US Threatens Pullout From the Universal Postal Union (UPU) and The International Telecommunications Union (ITU), Which Survived Hitler but Not Trump
The United States is threatening to withdraw from two international organizations that survived World Wars I and II but may not survive the retrogressive neo-conservative foreign policy of Donald Trump. The world’s third-oldest international organization, the Universal Postal Union (UPU), founded in 1874 in Bern, Switzerland, has been informed by Washington of the US withdrawal. The United States became, under the administration of President Ulysses Grant, a founding member of the UPU.
The Trump administration, notably the rabidly-rightwing White House trade adviser, Peter Navarro, is upset over foreign government subsidies for certain postal authorities, most notably that of China, which reduces international parcel mailing costs to manufacturers and consumers. Rather than negotiate revised postal rates, through the auspices of the UPU, which was established to standardize the world’s postal system, Trump plans to leave the organization.
The Trump White House is also threatening US withdrawal from the second-oldest international organization, the International Telecommunications Union (ITU), established by the International Telegraph Convention in Paris in 1865. The United States joined the ITU in 1908, during the administration of President Theodore Roosevelt. The two presidents – Grant and Roosevelt – who ushered the United States into the UPU and ITU, respectively, were Republicans.
Trump’s beef with the ITU is over the organization’s management of the international radio frequency spectrum and its movement toward managing international data bandwidth. Trump’s Federal Communications Commission (FCC) members, notably FCC chairman Ajit Pai and member Michael O’Rielly, both of whom are owned and operated by America’s communications giants — including AT&T, Verizon, and Comcast — who want private industry, not government agencies, to set the rules for radio spectrum and bandwidth governance.
The flagrant racism of the Trump administration was on full display when the United States, for the first time in the history of its membership of the Geneva-based ITU, withdrew its candidate for chairman of the Radio Regulations Board (RRB), one of the governing bodies of the ITU. The RRB is key to the oversight and management of the global radio spectrum management, something that Trump and his business cronies want to milk for as much profiteering as possible.
The candidate dropped for RRB chair was board vice-chair Joanne Wilson, nominated by Barack Obama in 2014 to the board’s second-ranking position. Breaking with protocol, Washington not only dropped Wilson as chairman-designate but counteracted the ITU’s consensus that Jean Philemon Kissangou should be elected as the director of the ITU’s Telecommunications Development Bureau (BDT).
The Trump administration has threatened to cut off funding of the ITU, a move tantamount to withdrawal, unless the ITU selects Doreen Bogdan-Martin, a favorite of the scandal-ridden US Commerce Secretary, Wilbur Ross, to be the next BDT director. Ross’s Commerce Department touts Bogdan-Martin as the first woman to head any of the ITU’s elected leadership roles in the organization’s 153-year history. However, the Commerce Department is lying. Ms. Wilson was slated to become the ITU’s first woman to be elected the head of an ITU body, the RRB.
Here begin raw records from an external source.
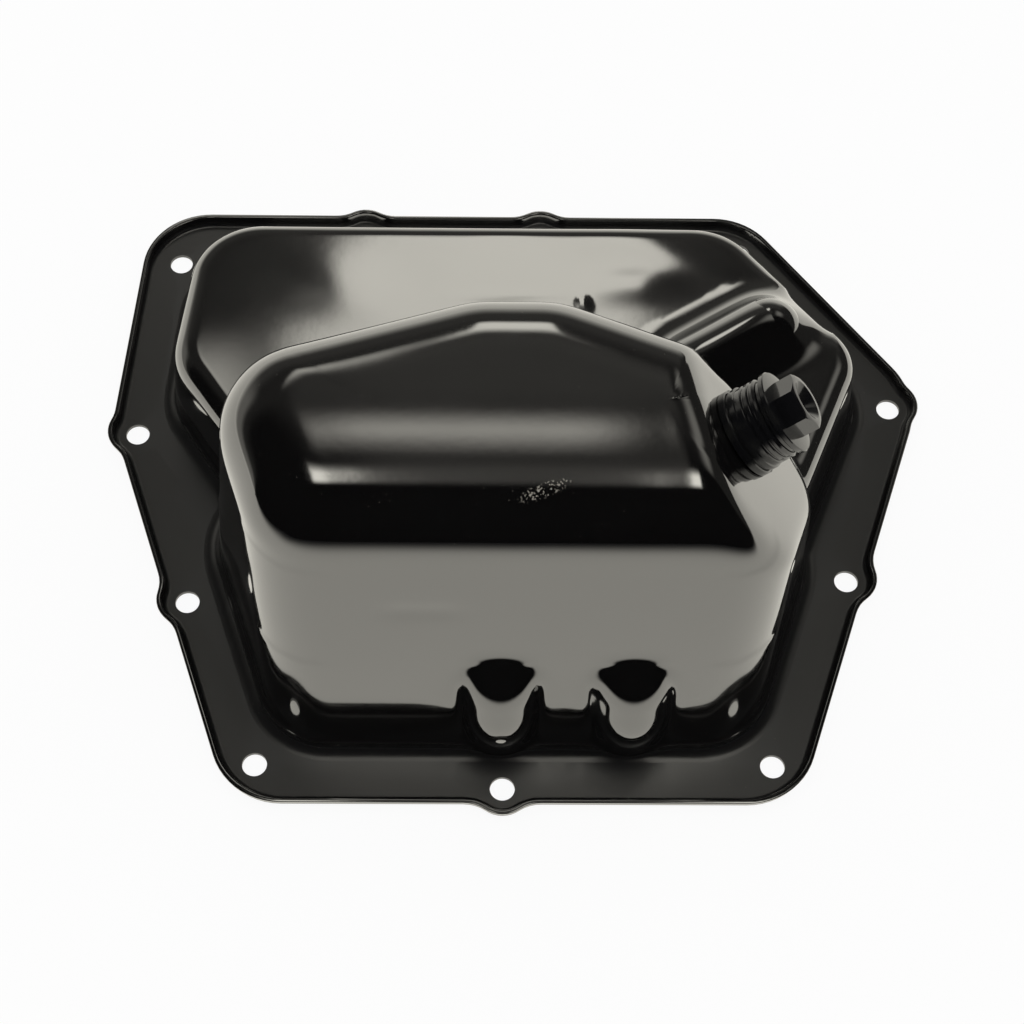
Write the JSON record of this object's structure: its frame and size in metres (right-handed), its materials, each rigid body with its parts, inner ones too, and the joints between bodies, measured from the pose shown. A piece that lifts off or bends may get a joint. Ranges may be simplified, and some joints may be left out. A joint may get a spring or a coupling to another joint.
{
  "type": "engine oil pan",
  "caption": "Stamped steel engine oil pan with a deep sump, a shallow end, a flanged bolt rim and a screwed drain plug on an angled facet.",
  "frame": {"origin": "on the gasket face, midway between the two front corner bolt holes", "axes": "+X to the right along the front pair of holes, +Y to the shallow end, +Z from the gasket face to the floor of the deep end"},
  "size_m": [0.3001, 0.2515, 0.112],
  "materials": {
    "pan": "gloss black paint",
    "boss": "gloss black paint",
    "washer": "dull",
    "plug": "gloss black paint"
  },
  "bodies": {
    "pan": {"pan_shell": "pan", "drain_boss": "boss"},
    "washer": {"drain_washer": "washer"},
    "plug": {"drain_plug": "plug"}
  },
  "joints": [
    {"name": "plug_travel", "type": "slide", "parent": "pan", "child": "washer", "axis": [0.7883, 0.182, 0.5878], "range_m": [0, 0.015]},
    {"name": "plug_turn", "type": "hinge", "parent": "washer", "child": "plug", "pos_m": [0.0727, 0.0787, 0.09], "axis": [0.7883, 0.182, 0.5878], "range_deg": [0, 3600]}
  ],
  "couplings": [
    {"joint": "plug_travel", "follows": "plug_turn", "m_per_rad": 0.00023873}
  ]
}
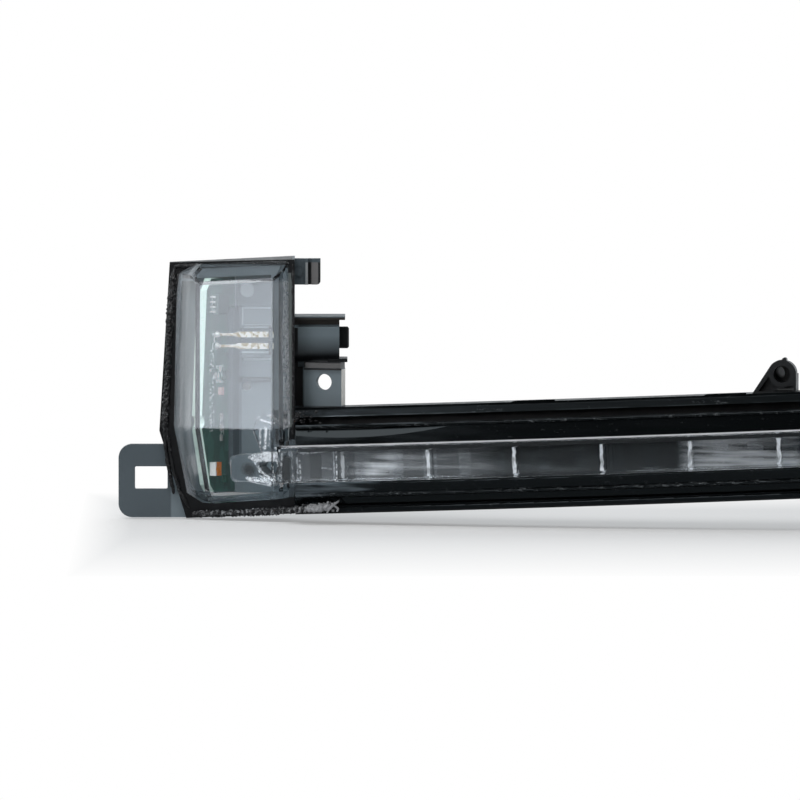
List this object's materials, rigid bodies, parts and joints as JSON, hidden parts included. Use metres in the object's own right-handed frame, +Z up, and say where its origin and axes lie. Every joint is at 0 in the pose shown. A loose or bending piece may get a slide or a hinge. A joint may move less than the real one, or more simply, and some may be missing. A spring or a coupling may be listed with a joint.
{
  "type": "mirror turn signal lamp",
  "caption": "L-shaped mirror turn signal lamp with a faceted clear head, a long lit window bar, a connector shroud and fixing tabs.",
  "frame": {"origin": "centre of the screw tab's hole, on the tab's front face", "axes": "+X along the arm towards its closed end, +Y away from the lens face, +Z up"},
  "size_m": [0.2277, 0.061, 0.0684],
  "materials": {
    "housing_plastic": "moulded black plastic",
    "clear_plastic": "clear moulded plastic",
    "gloss_black_plastic": "polished black plastic",
    "guide_plastic": "clear optical plastic",
    "carrier_plastic": "fine matt black plastic",
    "board_laminate": "green solder mask",
    "white_plastic": "white package plastic",
    "amber_resin": "amber filled resin",
    "chip_black": "black moulded package",
    "tinned_metal": "tinned",
    "capacitor_tan": "ceramic",
    "brass_gold": "bright plated brass",
    "seal_rubber": "dark potting",
    "bead_black": "rough black sealant",
    "vent_grey": "thin vent membrane"
  },
  "bodies": {
    "root": {"housing": "housing_plastic", "clear_lens": "clear_plastic", "black_bezel": "gloss_black_plastic", "light_guide": "guide_plastic", "guide_carrier": "carrier_plastic", "circuit_board": "board_laminate", "led_packages": "white_plastic", "led_windows": "amber_resin", "driver_chip": "chip_black", "driver_leads": "tinned_metal", "chip_resistors": "chip_black", "chip_capacitors": "capacitor_tan", "protection_diode": "chip_black", "terminal_upper": "brass_gold", "terminal_lower": "brass_gold", "solder_joints": "tinned_metal", "terminal_seal": "seal_rubber", "connector_keeper": "carrier_plastic", "sealant_bead": "bead_black", "vent_membrane": "vent_grey"}
  },
  "joints": []
}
Wilson’s disqualifying factor for the Trump White House is that she is an African-American. Kissangou’s disqualifier for the Trump administration is that he is an African from the Republic of Congo, one of the nations that Trump previously described as a “shithole.” Bogdan-Martin, who is white, had the backing of the George W. Bush administration for various positions at the ITU. The racism that is on display by the Republican Party in elections in Georgia, Florida, Texas, and other states is also fashionable in elections for international organization leadership positions in Geneva.
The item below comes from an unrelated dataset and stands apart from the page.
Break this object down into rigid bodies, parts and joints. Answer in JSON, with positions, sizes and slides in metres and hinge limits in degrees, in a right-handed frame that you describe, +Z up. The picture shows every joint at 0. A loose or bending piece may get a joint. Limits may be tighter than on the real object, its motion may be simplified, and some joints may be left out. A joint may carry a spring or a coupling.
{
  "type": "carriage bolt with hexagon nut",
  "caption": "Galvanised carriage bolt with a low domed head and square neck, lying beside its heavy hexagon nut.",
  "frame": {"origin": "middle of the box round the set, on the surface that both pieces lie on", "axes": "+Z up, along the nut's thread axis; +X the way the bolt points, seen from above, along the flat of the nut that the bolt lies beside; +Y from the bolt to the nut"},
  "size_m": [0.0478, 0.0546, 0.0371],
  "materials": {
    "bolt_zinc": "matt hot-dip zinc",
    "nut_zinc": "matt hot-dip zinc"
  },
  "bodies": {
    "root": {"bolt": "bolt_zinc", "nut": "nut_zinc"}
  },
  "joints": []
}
The UPU is also withstanding an onslaught by the Trump administration. The advent of e-commerce has resulted in discussions by the UPU to overhaul its system of postal rates. However, rather than participate in UPU negotiations aimed at reforming the current system, the Trump administration, which eschews multilateralism, decided to walk away from an international organization that survived its adjunct status with the ill-fated League of Nations and became part of the United Nations specialized agency system.
The UPU’s main responsibility is to set standards for electronic data interchange (EDI), mail encoding, postal forms, international reply coupons, international postal money orders, and meters between postal authorities. It also strives to ensure that member states adhere to uniform flat rates for mailing letters to any location around the world. Another UPU standard is that stamp values be denoted in Roman numerals.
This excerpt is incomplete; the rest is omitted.